By Sharayah Colter
May 9, 2023
Like so many other people, my mind continues to think of the injured kindergarten student who is the only surviving member of his family after a gunman opened fire at an outlet mall in Allen, Texas.
As a mother of a kindergartener, the thought of my son being left in this world without me or his dad or his little sister takes my breath away. And yet, that is not an imaginary nightmare for the precious 6-year-old boy who just endured the most tragic day of his life—it is a very real nightmare.
Life is a vapor—so fragile and so brief. In the space of a heartbeat, this little boy’s entire world changed forever (James 4:14).
In times of such deep tragedy—which do seem to be multiplying at a rapid pace, just like Scripture says they will as the day of Christ’s return draws closer—I am reminded that God’s Word says to us that although we grieve, we do not grieve as those without hope (Mt. 24:13; 1 Thess. 4:13).
When human words fall flat or simply do not come at all—as is the case in this profoundly sorrowful week—I am all the more grateful for the God-breathed words in Scripture that offer to comfort us and to set a guard around our aching hearts (2 Tim. 3:16; Phil. 4:7).
Thank You, God, for offering the “peace that passes all understanding” (Phil. 4:7).
Thank You for inviting us to cast our cares on You, because You care for us (1 Peter 5:7).
Thank You for promising to make all things work together for the good of those who love You and are called according to Your purpose (Rom. 8:28).
Thank You for showing us how to endure suffering, accepting the cup the Father had for You, for us (Mt. 26:39).
Thank You for reminding us that this world is not our home, that in the world we will have trouble, that You have overcome the world, and that You have gone to prepare a place for us in our perfect heavenly home (Heb. 13:14; John 16:33; John 14:2-3).

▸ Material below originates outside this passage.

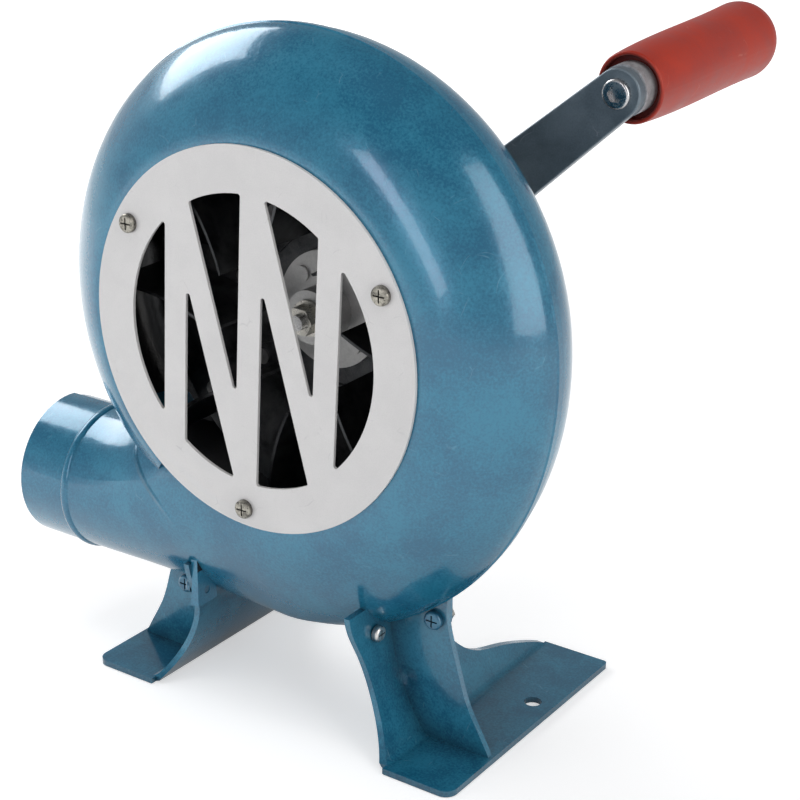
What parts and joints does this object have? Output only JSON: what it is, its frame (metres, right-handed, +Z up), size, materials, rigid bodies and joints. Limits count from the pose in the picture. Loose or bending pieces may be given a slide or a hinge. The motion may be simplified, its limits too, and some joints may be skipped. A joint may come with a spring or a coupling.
{
  "type": "hand crank forge blower",
  "caption": "Hand cranked centrifugal blower: round two-part scroll housing with a side outlet, slotted intake plate, geared fan, crank arm with a plain grip, on two splayed bracket feet.",
  "frame": {"origin": "on the bench, at the middle of the line between the two foot holes", "axes": "+Z up; the shafts lie along Y, with the intake towards -Y and the crank towards +Y; the outlet points along -X"},
  "size_m": [0.2326, 0.2318, 0.269],
  "materials": {
    "blue_paint": "glossy hammered enamel",
    "grille_plate": "satin",
    "zinc_fasteners": "zinc plated",
    "grey_casting": "as cast, painted grey",
    "gasket_fibre": "matt",
    "bush_bronze": "machined",
    "bearing_steel": "polished",
    "gear_steel": "machined, oiled",
    "fan_sheet": "mill finish",
    "fan_hub": "turned",
    "dark_steel": "blued, lightly worn",
    "bright_steel": "turned",
    "red_grip": "semi gloss"
  },
  "bodies": {
    "housing": {"front_shell": "blue_paint", "rear_shell": "blue_paint", "intake_grille": "grille_plate", "grille_screws": "zinc_fasteners", "right_foot": "blue_paint", "left_foot": "blue_paint", "right_gusset": "blue_paint", "left_gusset": "blue_paint", "foot_screws": "zinc_fasteners", "foot_nuts": "zinc_fasteners", "case_gasket": "gasket_fibre", "gear_case": "grey_casting", "case_screws": "zinc_fasteners", "case_nuts": "zinc_fasteners", "cover_gasket": "gasket_fibre", "gear_cover": "grey_casting", "cover_screws": "zinc_fasteners", "oil_plug": "zinc_fasteners", "crank_bush": "bush_bronze", "layshaft_bush_front": "bush_bronze", "layshaft_bush_rear": "bush_bronze", "front_bearing_outer_ring": "bearing_steel", "rear_bearing_outer_ring": "bearing_steel", "front_bearing_balls": "bearing_steel", "rear_bearing_balls": "bearing_steel"},
    "fan": {"fan_shaft": "gear_steel", "front_bearing_inner_ring": "bearing_steel", "rear_bearing_inner_ring": "bearing_steel", "hub_spacer": "gear_steel", "impeller_hub": "fan_hub", "impeller_disc": "fan_sheet", "impeller_blades": "fan_sheet", "impeller_rivets": "zinc_fasteners", "fan_washer": "zinc_fasteners", "fan_nut": "zinc_fasteners", "fan_pinion": "gear_steel"},
    "layshaft": {"layshaft": "gear_steel", "layshaft_gear": "gear_steel", "layshaft_pinion": "gear_steel"},
    "crank": {"crank_shaft": "gear_steel", "crank_gear": "gear_steel", "crank_gear_key": "gear_steel", "crank_gear_circlip": "zinc_fasteners", "crank_arm": "dark_steel", "crank_washer": "zinc_fasteners", "crank_nut": "zinc_fasteners", "handle_spindle": "bright_steel", "spindle_collar": "bright_steel", "grip_clip": "zinc_fasteners"},
    "grip": {"handle_grip": "red_grip"}
  },
  "joints": [
    {"name": "crank_turn", "type": "hinge", "parent": "housing", "child": "crank", "pos_m": [0, 0.023, 0.17], "axis": [0, 1, 0], "continuous": true},
    {"name": "layshaft_spin", "type": "hinge", "parent": "housing", "child": "layshaft", "pos_m": [-0.03445, 0.013, 0.15281], "axis": [0, 1, 0], "continuous": true},
    {"name": "fan_spin", "type": "hinge", "parent": "housing", "child": "fan", "pos_m": [0, -0.017, 0.159], "axis": [0, 1, 0], "continuous": true},
    {"name": "grip_spin", "type": "hinge", "parent": "crank", "child": "grip", "pos_m": [0.08167, 0.038, 0.23975], "axis": [0, 0.9991, 0.0419], "continuous": true}
  ],
  "couplings": [
    {"joint": "layshaft_spin", "follows": "crank_turn", "ratio": -4.5},
    {"joint": "fan_spin", "follows": "crank_turn", "ratio": 18}
  ]
}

Thank You for teaching us to comfort others with the same comfort You have given to us. Help us serve the grieving well (2 Cor. 1:3-5).
Thank You, God, for the hope of heaven—the “sure of what we hope for and certain of what we do not see” hope that someday every tear will be dried, every hurt will heal, and the effects of sin will no longer ravage our families and communities. I set my eyes on that day when You, in Your perfect wisdom and timing, say, “enough.” Until then, Lord, thank You for the comfort of Your Word. May You hold the hurting in Your hands and mend the wounded as only You can do (Heb. 11:1; Rev. 21:4; Ps. 34:18).